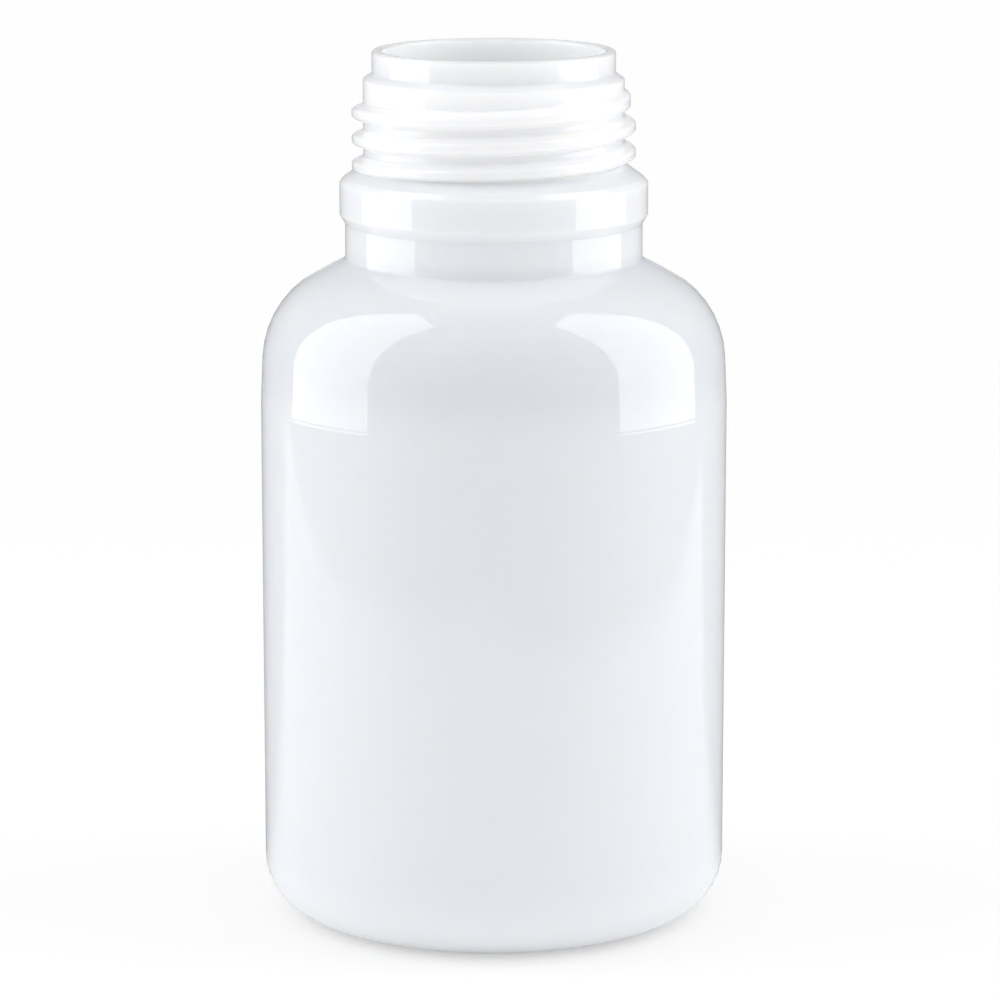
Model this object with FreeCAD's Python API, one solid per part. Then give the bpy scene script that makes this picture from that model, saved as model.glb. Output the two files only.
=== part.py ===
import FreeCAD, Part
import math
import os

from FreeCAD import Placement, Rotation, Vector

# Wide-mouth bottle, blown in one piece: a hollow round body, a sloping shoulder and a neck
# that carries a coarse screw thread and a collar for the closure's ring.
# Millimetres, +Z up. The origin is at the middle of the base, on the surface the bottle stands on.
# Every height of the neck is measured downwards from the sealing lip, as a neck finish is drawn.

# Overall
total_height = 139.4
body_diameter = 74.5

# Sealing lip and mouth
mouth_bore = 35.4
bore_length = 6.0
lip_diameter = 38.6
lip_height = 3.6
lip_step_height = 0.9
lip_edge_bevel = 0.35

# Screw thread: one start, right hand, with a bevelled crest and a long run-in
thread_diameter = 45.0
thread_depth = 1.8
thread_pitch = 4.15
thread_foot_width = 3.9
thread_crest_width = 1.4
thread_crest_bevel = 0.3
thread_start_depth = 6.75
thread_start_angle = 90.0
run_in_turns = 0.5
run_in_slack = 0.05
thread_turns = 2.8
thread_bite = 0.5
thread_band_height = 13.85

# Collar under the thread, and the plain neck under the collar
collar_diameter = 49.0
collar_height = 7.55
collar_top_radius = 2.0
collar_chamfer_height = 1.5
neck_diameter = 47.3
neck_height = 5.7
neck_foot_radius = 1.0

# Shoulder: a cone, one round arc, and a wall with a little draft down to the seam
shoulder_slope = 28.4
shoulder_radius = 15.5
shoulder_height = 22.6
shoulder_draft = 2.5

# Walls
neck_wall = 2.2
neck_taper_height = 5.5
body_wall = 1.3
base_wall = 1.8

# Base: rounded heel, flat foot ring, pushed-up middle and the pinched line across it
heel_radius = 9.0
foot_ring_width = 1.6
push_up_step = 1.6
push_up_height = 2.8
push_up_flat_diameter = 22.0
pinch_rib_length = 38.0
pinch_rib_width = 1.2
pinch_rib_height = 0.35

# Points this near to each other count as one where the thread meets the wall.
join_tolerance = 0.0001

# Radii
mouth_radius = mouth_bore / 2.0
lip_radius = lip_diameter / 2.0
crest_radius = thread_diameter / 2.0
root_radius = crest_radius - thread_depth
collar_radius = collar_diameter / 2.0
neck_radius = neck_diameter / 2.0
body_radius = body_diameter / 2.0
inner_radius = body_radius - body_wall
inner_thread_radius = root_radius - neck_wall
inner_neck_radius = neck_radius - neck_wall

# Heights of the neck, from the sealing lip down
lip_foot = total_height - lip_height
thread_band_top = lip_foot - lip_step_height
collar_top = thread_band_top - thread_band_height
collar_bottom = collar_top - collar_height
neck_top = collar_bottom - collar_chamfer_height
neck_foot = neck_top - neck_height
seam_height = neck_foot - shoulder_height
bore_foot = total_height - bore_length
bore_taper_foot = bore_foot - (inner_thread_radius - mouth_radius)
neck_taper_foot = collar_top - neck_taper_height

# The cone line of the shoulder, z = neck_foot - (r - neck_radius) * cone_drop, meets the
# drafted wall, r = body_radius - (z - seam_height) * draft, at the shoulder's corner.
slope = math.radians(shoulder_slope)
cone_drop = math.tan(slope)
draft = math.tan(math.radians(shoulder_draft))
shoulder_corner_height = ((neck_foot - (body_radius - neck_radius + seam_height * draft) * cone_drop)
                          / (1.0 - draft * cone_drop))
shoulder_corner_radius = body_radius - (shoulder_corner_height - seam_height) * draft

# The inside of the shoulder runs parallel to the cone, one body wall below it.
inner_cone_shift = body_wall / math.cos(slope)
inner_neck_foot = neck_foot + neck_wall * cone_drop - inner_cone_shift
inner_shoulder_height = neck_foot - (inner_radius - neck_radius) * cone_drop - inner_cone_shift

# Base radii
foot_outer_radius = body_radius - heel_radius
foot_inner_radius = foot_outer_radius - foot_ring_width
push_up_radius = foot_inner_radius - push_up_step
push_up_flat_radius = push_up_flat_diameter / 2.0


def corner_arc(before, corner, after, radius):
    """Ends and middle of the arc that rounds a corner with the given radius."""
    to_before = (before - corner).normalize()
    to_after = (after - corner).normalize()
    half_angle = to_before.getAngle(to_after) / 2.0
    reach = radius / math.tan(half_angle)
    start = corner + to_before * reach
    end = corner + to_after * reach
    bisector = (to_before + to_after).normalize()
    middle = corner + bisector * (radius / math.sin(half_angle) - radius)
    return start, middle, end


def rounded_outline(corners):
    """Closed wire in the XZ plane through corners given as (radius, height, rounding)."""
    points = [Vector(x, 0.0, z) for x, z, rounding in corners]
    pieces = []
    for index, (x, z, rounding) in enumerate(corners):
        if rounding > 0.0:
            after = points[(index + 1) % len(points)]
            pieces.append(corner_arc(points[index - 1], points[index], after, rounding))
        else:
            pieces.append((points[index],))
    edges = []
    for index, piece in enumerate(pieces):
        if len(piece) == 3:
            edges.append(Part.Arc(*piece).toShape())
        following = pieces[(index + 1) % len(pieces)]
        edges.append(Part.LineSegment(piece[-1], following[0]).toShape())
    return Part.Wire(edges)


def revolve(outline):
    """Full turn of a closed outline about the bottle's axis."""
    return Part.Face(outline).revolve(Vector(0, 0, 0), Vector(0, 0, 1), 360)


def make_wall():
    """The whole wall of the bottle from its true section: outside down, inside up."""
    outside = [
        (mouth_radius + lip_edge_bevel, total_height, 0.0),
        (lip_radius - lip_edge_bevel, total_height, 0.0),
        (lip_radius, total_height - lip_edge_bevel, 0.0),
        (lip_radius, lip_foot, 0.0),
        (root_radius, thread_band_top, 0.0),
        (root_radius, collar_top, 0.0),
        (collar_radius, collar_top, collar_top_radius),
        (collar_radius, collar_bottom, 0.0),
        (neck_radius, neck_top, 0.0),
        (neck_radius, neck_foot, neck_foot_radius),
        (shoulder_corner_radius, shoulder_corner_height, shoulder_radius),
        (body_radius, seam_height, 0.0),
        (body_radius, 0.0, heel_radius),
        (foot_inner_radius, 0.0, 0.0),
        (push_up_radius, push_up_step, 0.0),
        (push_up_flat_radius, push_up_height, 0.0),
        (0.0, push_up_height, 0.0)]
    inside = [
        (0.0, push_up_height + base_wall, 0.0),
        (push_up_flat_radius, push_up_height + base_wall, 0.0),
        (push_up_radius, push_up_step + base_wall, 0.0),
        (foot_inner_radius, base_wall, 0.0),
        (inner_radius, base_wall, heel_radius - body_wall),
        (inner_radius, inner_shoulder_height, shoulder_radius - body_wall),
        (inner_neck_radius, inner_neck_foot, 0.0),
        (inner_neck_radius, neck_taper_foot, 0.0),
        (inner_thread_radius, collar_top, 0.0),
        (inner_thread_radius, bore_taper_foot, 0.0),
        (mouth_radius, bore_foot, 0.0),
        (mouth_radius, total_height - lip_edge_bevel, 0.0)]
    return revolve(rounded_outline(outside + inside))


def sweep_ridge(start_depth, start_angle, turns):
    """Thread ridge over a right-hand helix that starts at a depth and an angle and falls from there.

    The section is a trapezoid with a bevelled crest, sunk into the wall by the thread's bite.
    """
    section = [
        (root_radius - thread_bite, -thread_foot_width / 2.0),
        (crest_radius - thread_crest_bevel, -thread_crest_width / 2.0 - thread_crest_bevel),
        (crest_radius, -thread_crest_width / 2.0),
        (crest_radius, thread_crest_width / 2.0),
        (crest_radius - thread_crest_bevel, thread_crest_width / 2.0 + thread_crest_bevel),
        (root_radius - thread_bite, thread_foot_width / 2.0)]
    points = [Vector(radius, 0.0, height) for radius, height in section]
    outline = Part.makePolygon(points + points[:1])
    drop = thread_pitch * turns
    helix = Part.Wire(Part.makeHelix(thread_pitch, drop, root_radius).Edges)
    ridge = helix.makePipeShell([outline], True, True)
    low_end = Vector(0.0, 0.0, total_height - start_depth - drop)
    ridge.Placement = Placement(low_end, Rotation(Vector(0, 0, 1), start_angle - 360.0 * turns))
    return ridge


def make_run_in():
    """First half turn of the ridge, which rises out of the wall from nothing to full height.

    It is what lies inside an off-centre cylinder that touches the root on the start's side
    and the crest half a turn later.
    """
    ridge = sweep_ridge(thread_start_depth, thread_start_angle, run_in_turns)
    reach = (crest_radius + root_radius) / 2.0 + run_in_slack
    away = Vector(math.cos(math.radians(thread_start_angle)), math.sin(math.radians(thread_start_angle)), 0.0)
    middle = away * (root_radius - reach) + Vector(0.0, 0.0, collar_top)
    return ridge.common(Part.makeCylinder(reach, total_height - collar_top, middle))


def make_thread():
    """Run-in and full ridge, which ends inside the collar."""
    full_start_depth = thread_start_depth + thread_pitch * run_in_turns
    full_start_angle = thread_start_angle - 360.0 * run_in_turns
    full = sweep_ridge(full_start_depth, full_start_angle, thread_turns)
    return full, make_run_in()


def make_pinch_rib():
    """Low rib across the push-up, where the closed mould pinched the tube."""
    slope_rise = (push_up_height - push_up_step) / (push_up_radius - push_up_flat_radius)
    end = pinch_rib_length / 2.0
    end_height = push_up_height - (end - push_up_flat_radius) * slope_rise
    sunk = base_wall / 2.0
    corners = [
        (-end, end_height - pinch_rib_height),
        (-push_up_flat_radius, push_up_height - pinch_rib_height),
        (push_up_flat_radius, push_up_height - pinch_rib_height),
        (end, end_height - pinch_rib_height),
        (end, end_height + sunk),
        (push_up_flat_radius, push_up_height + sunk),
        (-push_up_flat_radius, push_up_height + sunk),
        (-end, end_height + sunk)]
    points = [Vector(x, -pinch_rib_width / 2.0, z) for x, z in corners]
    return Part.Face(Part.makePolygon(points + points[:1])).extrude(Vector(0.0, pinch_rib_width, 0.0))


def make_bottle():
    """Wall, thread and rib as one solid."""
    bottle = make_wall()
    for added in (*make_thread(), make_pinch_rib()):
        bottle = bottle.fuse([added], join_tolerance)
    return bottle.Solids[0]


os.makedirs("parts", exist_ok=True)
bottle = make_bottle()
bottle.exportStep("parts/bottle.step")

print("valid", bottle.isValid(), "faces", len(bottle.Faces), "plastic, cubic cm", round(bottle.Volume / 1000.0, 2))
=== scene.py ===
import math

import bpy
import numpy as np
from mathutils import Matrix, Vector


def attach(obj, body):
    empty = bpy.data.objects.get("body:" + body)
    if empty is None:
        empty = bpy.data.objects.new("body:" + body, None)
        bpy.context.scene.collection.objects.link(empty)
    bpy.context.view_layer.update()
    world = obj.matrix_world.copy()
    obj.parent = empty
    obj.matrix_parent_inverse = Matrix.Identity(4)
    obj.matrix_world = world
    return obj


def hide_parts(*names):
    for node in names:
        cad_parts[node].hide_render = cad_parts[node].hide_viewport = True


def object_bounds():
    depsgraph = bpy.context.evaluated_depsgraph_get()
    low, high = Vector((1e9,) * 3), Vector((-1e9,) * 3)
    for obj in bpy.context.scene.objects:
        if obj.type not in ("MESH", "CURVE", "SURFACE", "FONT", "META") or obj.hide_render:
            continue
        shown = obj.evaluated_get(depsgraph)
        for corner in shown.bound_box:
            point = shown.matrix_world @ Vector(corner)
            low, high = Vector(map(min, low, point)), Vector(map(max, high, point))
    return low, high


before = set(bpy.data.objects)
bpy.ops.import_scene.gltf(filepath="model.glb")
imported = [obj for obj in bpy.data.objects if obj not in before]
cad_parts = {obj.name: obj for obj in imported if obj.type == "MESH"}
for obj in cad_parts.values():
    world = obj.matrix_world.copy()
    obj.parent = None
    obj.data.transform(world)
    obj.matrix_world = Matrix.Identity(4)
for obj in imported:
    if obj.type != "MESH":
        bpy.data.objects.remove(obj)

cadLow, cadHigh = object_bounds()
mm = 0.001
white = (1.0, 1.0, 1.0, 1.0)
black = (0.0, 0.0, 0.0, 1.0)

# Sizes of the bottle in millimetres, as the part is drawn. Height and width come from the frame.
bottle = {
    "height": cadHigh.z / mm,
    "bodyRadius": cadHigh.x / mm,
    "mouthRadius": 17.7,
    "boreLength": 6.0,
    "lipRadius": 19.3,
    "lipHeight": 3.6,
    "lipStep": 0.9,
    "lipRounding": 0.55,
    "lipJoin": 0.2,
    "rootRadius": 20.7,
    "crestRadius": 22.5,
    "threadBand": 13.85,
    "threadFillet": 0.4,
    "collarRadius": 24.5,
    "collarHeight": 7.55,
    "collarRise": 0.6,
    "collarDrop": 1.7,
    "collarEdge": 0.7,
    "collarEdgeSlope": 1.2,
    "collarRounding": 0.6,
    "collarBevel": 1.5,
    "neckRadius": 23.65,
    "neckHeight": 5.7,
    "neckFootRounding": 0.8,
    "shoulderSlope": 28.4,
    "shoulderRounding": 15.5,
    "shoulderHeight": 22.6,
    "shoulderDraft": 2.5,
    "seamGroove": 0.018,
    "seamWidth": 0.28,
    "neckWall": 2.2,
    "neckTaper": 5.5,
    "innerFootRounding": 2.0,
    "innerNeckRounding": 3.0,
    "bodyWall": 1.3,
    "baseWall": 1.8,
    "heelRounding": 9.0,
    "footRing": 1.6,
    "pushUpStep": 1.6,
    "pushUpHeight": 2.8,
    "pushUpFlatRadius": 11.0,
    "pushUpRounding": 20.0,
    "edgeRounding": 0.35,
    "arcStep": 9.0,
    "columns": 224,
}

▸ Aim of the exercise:
Give again only the lines that run from the line with "round(bottle.Volume / 1000.0, 2))" to the line with "shown = obj.evaluated_get(depsgraph)". Include both of those lines exactly as written.

▸ Exercise result:
print("valid", bottle.isValid(), "faces", len(bottle.Faces), "plastic, cubic cm", round(bottle.Volume / 1000.0, 2))
=== scene.py ===
import math

import bpy
import numpy as np
from mathutils import Matrix, Vector


def attach(obj, body):
    empty = bpy.data.objects.get("body:" + body)
    if empty is None:
        empty = bpy.data.objects.new("body:" + body, None)
        bpy.context.scene.collection.objects.link(empty)
    bpy.context.view_layer.update()
    world = obj.matrix_world.copy()
    obj.parent = empty
    obj.matrix_parent_inverse = Matrix.Identity(4)
    obj.matrix_world = world
    return obj


def hide_parts(*names):
    for node in names:
        cad_parts[node].hide_render = cad_parts[node].hide_viewport = True


def object_bounds():
    depsgraph = bpy.context.evaluated_depsgraph_get()
    low, high = Vector((1e9,) * 3), Vector((-1e9,) * 3)
    for obj in bpy.context.scene.objects:
        if obj.type not in ("MESH", "CURVE", "SURFACE", "FONT", "META") or obj.hide_render:
            continue
        shown = obj.evaluated_get(depsgraph)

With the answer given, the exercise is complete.